Skiena discovered via experimentation that a properly
implemented quicksort is typically 2-3 times faster than
mergesort or heapsort
The pseudo-code for quicksort is:
- If the array contains only 1 element or 0 elements
then the array is sorted.
- If the array contains more than 1 element:
- Select randomly an element from the array. This is
the "pivot element".
- Split into 2 arrays based on pivot element: smaller
elements than pivot go to the first array, the ones above
the pivot go into the second array
- Sort both arrays by recursively applying the
Quicksort algorithm.
- Merge the arrays
Quicksort may take quadratic time O(n2) to
complete but this is highly improbable to occur. This
happens when the partitions are unbalanced. For example, the
first partition is on the smallest item, the second
partition of the next smallest item, so each time the
program just remove one item for each call, leading to a
large number of partitions of large sub arrays .If the
collection of elements is previously randomized the most
probable performance time for quicksort is Θ (n log n). So
if you’re having problems with performance of quicksort, you
can rearrange randomly elements in the collection this will
increase the probability of quicksort to perform in Θ (n log
n).
Implementation of quicksort:
import java.util.Random;
public class QuickSort {
public void quicksort(int[] array) {
quicksort(array, 0, array.length - 1);
}
private void quicksort(int[] array, int first, int last) {
if (first < last) {
int pivot = partition(array, first, last);
quicksort(array, first, pivot - 1);
quicksort(array, pivot + 1, last);
}
}
private int partition(int[] input, int first, int last) {
int pivot = first + new Random().nextInt(last - first + 1);
swap(input, pivot, last);
for (int i = first; i < last; i++) {
if (input[i] <= input[last]) {
swap(input, i, first);
first++;
}
}
swap(input, first, last);
return first;
}
private void swap(int[] input, int a, int b) {
int temp = input[a];
input[a] = input[b];
input[b] = temp;
}
public static void printArray(int[] array) {
for (int i = 0; i < array.length; i++) {
System.out.print(array[i] + " ");
}
}
public static void main(String[] args) {
int[] example = { 90, 6456, 20, 34, 65, -1, 54, -15,
1, -999, 55, 529, 0 };
System.out.println("Original Array");
printArray(example);
System.out.println("\n\nQuickSort");
QuickSort sort = new QuickSort();
sort.quicksort(example);
printArray(example);
}
}
Output:
Original Array
90 6456 20 34 65 -1 54 -15 1 -999 55 529 0
QuickSort
-999 -15 -1 0 1 20 34 54 55 65 90 529 6456
LINEAR SEARCH
This is the most basic type of search, easy to implement
and understand but inefficient for extremely large data
sets.
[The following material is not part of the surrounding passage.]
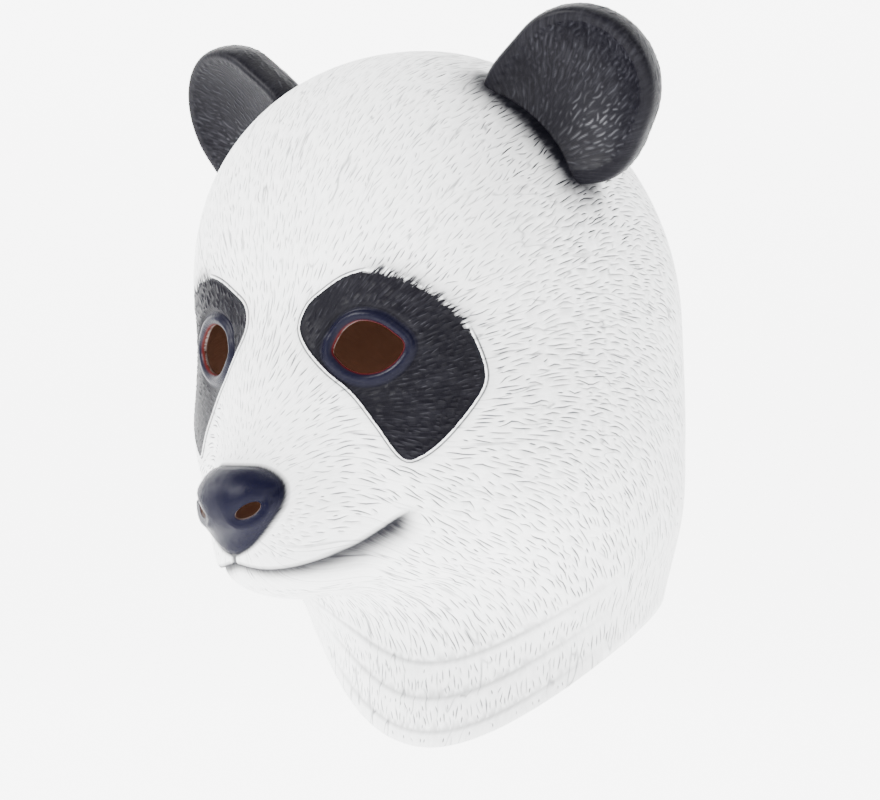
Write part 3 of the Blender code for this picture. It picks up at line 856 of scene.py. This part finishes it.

Let’s look at the following implementation:
public class LinearSearch {
public static void main(String[] args) {
int[] array = { 0, 2, 9, 10, 100, -2, -3,
902, 504, -1000, 20, 9923 };
System.out.println(linearSearch(array, 100));
System.out.println(linearSearch(array, -1));
System.out.println(linearSearch(array, 9923));
}
private static String linearSearch(int[] array, int toSearch){
String result ="not found";
for (int i=0; i< array.length; i++){
if(array[i]==toSearch){
result = array[i] +" found at position index: " + i;
break;
}
}
return result;
}
}
BINARY SEARCH
Binary search is also easy to implement and easy to
understand. We actually make use of binary search without
knowing when searching in a dictionary for a specific word
or in a phone book. Technically it’s not the same but it is
a very similar process.
We open a dictionary more or less by the middle if the
word we are searching for starts in a letter over the
middle, we discard the first half of the dictionary and now
focus more or less by the middle of the second half. If the
word is below the middle of the second half, we discard the
top half and keep applying this same technique until we find
our word
Let’s look at the pseudocode to make this idea clearer:
- Receive a sorted array of n elements
- Compute middle point
- If index toSearch is less than array[mid] then
highestIndex = mid -1 (This changes mid)
- If index toSearch is greater than array[mid] then
lowestIndex = mid +1
- else if index isn't greater nor less than
array[mid], this means it's equal so return 0
- If not greater, less nor equal, then it's not in
the array so return -1
public class BinarySearch {
private BinarySearch(){ }
public static int binarySearch(int toSearch, int[]array){
int lowestIndex = 0;
int highestIndex = array.length -1;
while (lowestIndex <= highestIndex){
int mid = lowestIndex +
(highestIndex - lowestIndex)/2;
if ( toSearch < array[mid])
highestIndex = mid -1;
else if ( toSearch > array[mid])
lowestIndex = mid + 1;
else if (toSearch==array[mid])
return mid;
}
return -1;
}
public static void main(String[] args) {
int [] array = { -100, 1 , 2, 3, 4, 5, 100, 999, 10203};
System.out.println(binarySearch(999, array));
System.out.println(binarySearch(-100, array));
System.out.println(binarySearch(6, array));
}
}
Java implements its own .binarySearch() static methods
in the classes Arrays and Collections in the standard
java.util package for performing binary searches on Java
arrays and on Lists, respectively. They must be arrays of
primitives, or the arrays or Lists must be of a type that
implements the Comparable interface, or you must specify a
custom Comparator object.